Od kilku dni w sieci furorę robi nagranie ukazujące bardzo groźną sytuację na jednej ze stacji benzynowych. Kobieta siedząca za kierownicą BMW zdemolowała stację autem i uciekła. Później sama zgłosiła się na komisariat. Dziennikarze radia RMF FM dotarli do fragmentów jej wyjaśnień złożonych przed śledczymi.
37-latka siedząca za kierownicą BMW zdemolowała stację Orlenu w Rymaniu. Nagranie z tego zdarzenia szeroko obiegło serwisy społecznościowe. Na nagraniu z miejsca zdarzenia widać moment, w którym 37-letnia kobieta wjeżdża w budynek. Wielu ma pretensje do mundurowych, bo obecni na miejscu policjanci nie potrafili jej zatrzymać.
Zdemolowała stację i… odjechała
Co zdumiewające, po wszystkim kobieta… sama odjechała z miejsca zdarzenia. Nikt jej nie zatrzymał przez kolejne 50 km, aż sama dojechała do Koszalina. Tam osobiście zgłosiła się na komisariat i ujawniła, że to ona zdemolowała stację w Rymaniu. Śledczy przedstawili jej długą listę zarzutów, w tym uszkodzenia mienia na kwotę 20 tysięcy złotych oraz narażanie na niebezpieczeństwo utraty życia i zdrowia dwóch pracownic stacji i policjanta. Nie do wszystkich się przyznała.
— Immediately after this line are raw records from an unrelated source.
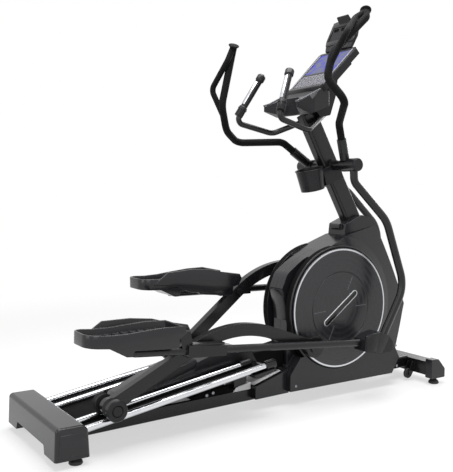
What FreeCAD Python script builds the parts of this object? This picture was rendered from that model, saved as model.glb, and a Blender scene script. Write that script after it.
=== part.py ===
import FreeCAD, Part
import math
import os
from types import SimpleNamespace

# Elliptical trainer with rear-running rail rollers, at its real size in millimetres.
# +X is forward (towards the front stabilizer), +Y is the user's left, +Z is up.
# The origin lies on the floor, under the middle of the machine.

doc = FreeCAD.newDocument("elliptical_trainer")
sheet = doc.addObject("Spreadsheet::Sheet", "sizes")

# alias, value, what it is
DRIVING = [
    # base
    ("fit_gap", 0.05, "radial running clearance of a pin in its bore"),
    ("part_gap", 2, "air between neighbouring moving pieces"),
    ("beam_width", 84, "main beam"),
    ("beam_height", 55, "main beam"),
    ("beam_rise", 1.27, "degrees, main beam climbs to the front"),
    ("beam_rear_level", 45, "centre height of the main beam at the rear stabilizer"),
    ("rear_tube_place", -900, "X of the rear stabilizer's centre"),
    ("rear_tube_width", 44, "rear stabilizer"),
    ("rear_tube_half", 245, "half length of the rear stabilizer"),
    ("tube_level", 40, "underside of both stabilizers"),
    ("front_tube_rear", 905, "X of the front stabilizer's rear face"),
    ("front_tube_width", 70, "front stabilizer"),
    ("front_tube_height", 65, "front stabilizer"),
    ("front_tube_half", 165, "half length of the front stabilizer"),
    ("cap_length", 40, "moulded end of the front stabilizer"),
    ("cap_overlap", 10, "end cap stands this far outside its tube"),
    ("foot_radius", 25, "levelling pad"),
    ("foot_height", 22, "levelling pad"),
    ("stem_radius", 6, "levelling screw"),
    ("rear_foot_reach", 230, "Y of the rear levelling feet"),
    ("front_foot_reach", 178, "Y of the front levelling feet"),
    ("cover_length", 126, "rear foot cover along X at the bottom"),
    ("cover_half", 266, "half width of the rear foot cover"),
    ("cover_bottom", 28, "underside of the rear foot cover"),
    ("cover_top", 142, "top of the rear foot cover"),
    ("cover_draft", 5, "rear and front faces of the cover lean in by this much"),
    ("cover_slant", 18, "slanted front edge of the cover's top"),
    ("cover_round", 11, "rounding of the cover's ends"),
    ("arch_half", 160, "half width of the arch in the cover's rear face"),
    ("arch_rise", 30, "height of that arch"),
    # rails
    ("rail_slope", 8.92, "degrees"),
    ("rail_level", 235.7, "height of the rail centre lines at X = 0"),
    ("rail_radius", 13, "chrome rail"),
    ("rail_inner", 110, "Y of the inner rails"),
    ("rail_outer", 200, "Y of the outer rails"),
    ("rail_inner_front", -100, "X of the front end of the inner rails"),
    ("rail_outer_front", -40, "X of the front end of the outer rails"),
    ("socket_radius", 18.6, "clamp at the front end of a rail"),
    ("socket_length", 46, "clamp at the front end of a rail"),
    ("bridge_length", 104, "plate that carries the rail clamps"),
    ("bridge_thick", 12, "plate that carries the rail clamps"),
    # rollers
    ("groove_radius", 25, "roller radius in the middle of its groove"),
    ("groove_air", 0.4, "air between a roller's groove and its rail"),
    ("flange_radius", 36, "roller flange"),
    ("roller_width", 30, "one grooved roller"),
    ("axle_radius", 8, "roller axle and pedal pivot pin"),
    ("cap_radius", 39.5, "round cover at the outer end of the roller axle"),
    ("cap_thick", 26, "round cover at the outer end of the roller axle"),
    # rail arms
    ("arm_inner", 147, "Y of the inner face of a rail arm"),
    ("arm_width", 34, "rail arm along Y"),
    ("arm_depth", 50, "rail arm in its plane"),
    ("arm_length", 948.1, "roller axle to crank pin"),
    ("arm_rear_angle", 19.26, "degrees, rear run above the pin line"),
    ("arm_front_angle", 26.9, "degrees, front run above the pin line"),
    ("arm_bow", 450, "radius of the arm's arch"),
    ("arm_boss", 47, "boss radius at the crank pin"),
    ("arm_heel", 30, "boss radius at the roller axle"),
    ("pedal_pivot_along", 374.2, "pedal arm pivot, along the pin line"),
    ("pedal_pivot_up", 130.8, "pedal arm pivot, above the pin line"),
    # crank
    ("crank_x", 406.5, "crank axis"),
    ("crank_level", 403, "crank axis"),
    ("crank_throw", 248.4, "crank axis to crank pin"),
    ("crank_phase", 213.8, "degrees, right crank pin from +X towards +Z"),
    ("crank_axle_radius", 15, "crank axle"),
    ("disc_radius", 269, "crank disc"),
    ("disc_thick", 18, "crank disc"),
    ("disc_face", 108, "Y of the outer face of a crank disc"),
    ("ring_radius", 262.5, "middle of the silver ring"),
    ("ring_width", 7, "silver ring"),
    ("ring_depth", 3, "silver ring sits in the disc by this much"),
    ("hub_line", 163, "groove round the middle field of a disc"),
    # swing arms and handles
    ("pivot_x", 418, "swing arm pivot"),
    ("pivot_level", 1040, "swing arm pivot"),
    ("pivot_radius", 12, "swing arm axle"),
    ("boss_radius", 22, "spacer between mast and swing hub"),
    ("hub_radius", 29, "swing arm hub"),
    ("hub_inner", 100, "Y of the inner end of a swing hub"),
    ("hub_outer", 190, "Y of the outer end of a swing hub"),
    ("swing_length", 794.4, "swing pivot to pedal arm pin"),
    ("swing_half_width", 15, "swing arm tube across"),
    ("swing_half_depth", 19, "swing arm tube in its plane"),
    ("handle_radius", 14, "handle tube"),
    ("grip_radius", 16.5, "foam grip"),
    ("loop_radius", 13, "second tube of the grip"),
    # pedal arms
    ("link_length", 928.0, "pedal arm pivot to swing arm pin"),
    ("link_place", 220, "Y of the pedal arm tubes"),
    ("link_radius", 15.5, "pedal arm tube"),
    ("sleeve_width", 50, "sleeve round the pedal arm tube"),
    ("sleeve_height", 46, "sleeve round the pedal arm tube"),
    ("pedal_length", 410, "pedal"),
    ("pedal_inner", 120, "Y of the inner side of a pedal"),
    ("pedal_width", 160, "pedal"),
    ("pedal_wall", 6, "pedal tray wall"),
    ("pedal_pitch", 4.63, "degrees, pedal stands level while its arm falls"),
    ("knuckle_width", 80, "cover over the swing arm pin"),
    ("knuckle_wall", 3, "cover over the swing arm pin"),
    # housing and mast
    ("spine_half", 45, "half width of the housing's front edge"),
    ("lip_face", 98, "Y of the raised lip round a crank disc"),
    ("lip_radius", 281, "lip round a crank disc"),
    ("cone_radius", 490, "side slope meets the front edge at this radius"),
    ("pan_back", 70, "Y of the back of the pan that holds a crank disc"),
    ("drum_half", 47, "half width of the housing behind the pans"),
    ("skirt_half", 100, "half width of the housing's lower skirt"),
    ("mast_lean", 29.5, "degrees, mast leans towards the user"),
    ("mast_depth", 88, "mast in its plane"),
    ("mast_width", 54, "mast along Y"),
    ("mast_round", 14, "mast corner"),
    ("mast_foot_x", 614, "mast centre line at its foot"),
    ("mast_foot_level", 690, "mast centre line at its foot"),
    ("mast_length", 666, "mast"),
    ("collar_half", 56, "half width of the mast collar"),
    # cockpit
    ("console_x", 277.5, "lower edge of the console face"),
    ("console_level", 1375, "lower edge of the console face"),
    ("console_tilt", 44.1, "degrees, console face"),
    ("console_height", 266, "console face along its slope"),
    ("console_half_low", 117, "half width of the console at its lower edge"),
    ("console_half_top", 127, "half width of the console at its upper edge"),
    ("console_thick", 30, "console at its sides"),
    ("bar_radius", 12.5, "fixed handlebar"),
    ("pulse_radius", 15, "pulse grip"),
    ("cup_radius", 62, "bottle holder at its rim"),
    ("cup_foot", 53, "bottle holder at its foot"),
    ("cup_height", 92, "bottle holder"),
    ("cup_wall", 3, "bottle holder"),
    ("wheel_radius", 24, "transport wheel"),
    ("wheel_half", 11, "half width of a transport wheel"),
    ("wheel_reach", 70, "Y of the transport wheels"),
    ("wheel_setback", 29, "transport wheel axis behind the front stabilizer"),
    ("wheel_level", 34, "transport wheel axis"),
    ("wheel_pin", 5, "radius of the transport wheel pin"),
    ("ear_thick", 4, "transport wheel bracket"),
    ("stem_hold", 12, "levelling screw inside its thread"),
    ("guard_half", 79, "half width of the guard between the rails"),
    ("button_travel", 1.5, "thumb button"),
]

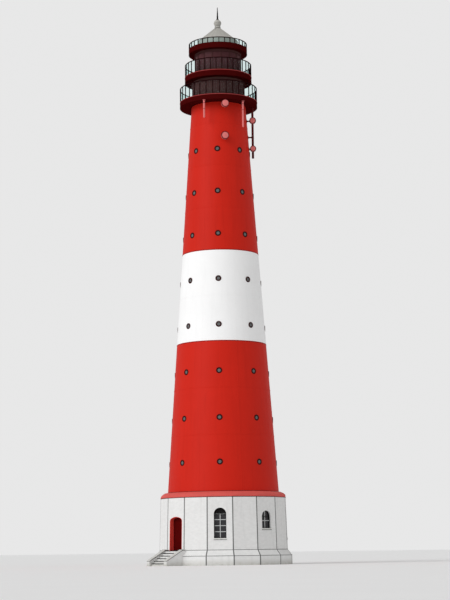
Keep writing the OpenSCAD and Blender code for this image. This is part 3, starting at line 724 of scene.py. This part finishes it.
def cheek_copings():
    """Thin stone copings over the sloping cheek walls, bedded on dark joints."""
    bm, joints = bmesh.new(), bmesh.new()
    front = -low("cheek_wall_left").y
    back_top = PLINTH_Z + CHEEK_UP
    knee = -(STEPS_FRONT + (RISERS - 1) * GOING) - 0.010
    for side in (-1, 1):
        middle = side * (STEPS_W + CHEEK_T) / 2
        half = CHEEK_T / 2 + 0.008
        rows = []
        for out, top in ((front - 0.002, CHEEK_END_H), (knee, back_top),
                         (PLINTH_R * math.cos(BAY / 2), back_top), (FACE_R + 0.001, back_top)):
            rows.append([at(0, middle + u, out, top + v) for u, v in (
                (-half, -0.010), (-half + 0.010, -0.002), (half - 0.010, -0.002), (half, -0.010),
                (half, 0.012), (half - 0.004, 0.016), (-half + 0.004, 0.016), (-half, 0.012))])
        loft(bm, rows)
        for edge in (-1, 1):
            line = middle + edge * CHEEK_T / 2
            seam = []
            for out, top in ((front - 0.001, CHEEK_END_H), (knee, back_top), (FACE_R, back_top)):
                seam.append([at(0, line + u, out, top + v) for u, v in (
                    (-0.003, -0.026), (0.003, -0.026), (0.003, -0.008), (-0.003, -0.008))])
            loft(joints, seam)
        block(joints, 0, middle, front - 0.002, CHEEK_END_H - 0.016, (CHEEK_T, 0.004, 0.016), 0.001)
    piece("cheek_copings", bm, "grey_stone")
    piece("coping_joints", joints, "frame_dark")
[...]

Dziennikarze radia RMF FM ustalili fragmenty jej wyjaśnień. „37-latka zeznała, że postanowiła wjechać w budynek stacji, bo się bała. Opowiedziała, że czuła się zagrożona przez partnera, którego zostawiła w Holandii i od którego uciekała. Wyjaśniła, że to uczucie zagrożenia narastało – podejrzany wydawał się jej każdy napotkany samochód, a także mężczyzna, który podróżował wraz z nią. Stwierdziła, że jeśli zrobi coś spektakularnego, to zagrożenie zniknie.” – czytamy na stronie radia RMF FM.
Czytaj także: Sławomir przeszedł metamorfozę. Fani nie mogą go rozpoznać [FOTO]
Prokuratura zapowiedziała skierowanie 37-latki na obserwację psychiatryczną. Śledczy zapowiedzieli również, że złożą wniosek o tymczasowe aresztowanie na okres 3 miesięcy. Kobieta nie ma stałego miejsca pobytu w Polsce i jest obawa, że po zwolnieniu z izby zatrzymań po prostu zniknie.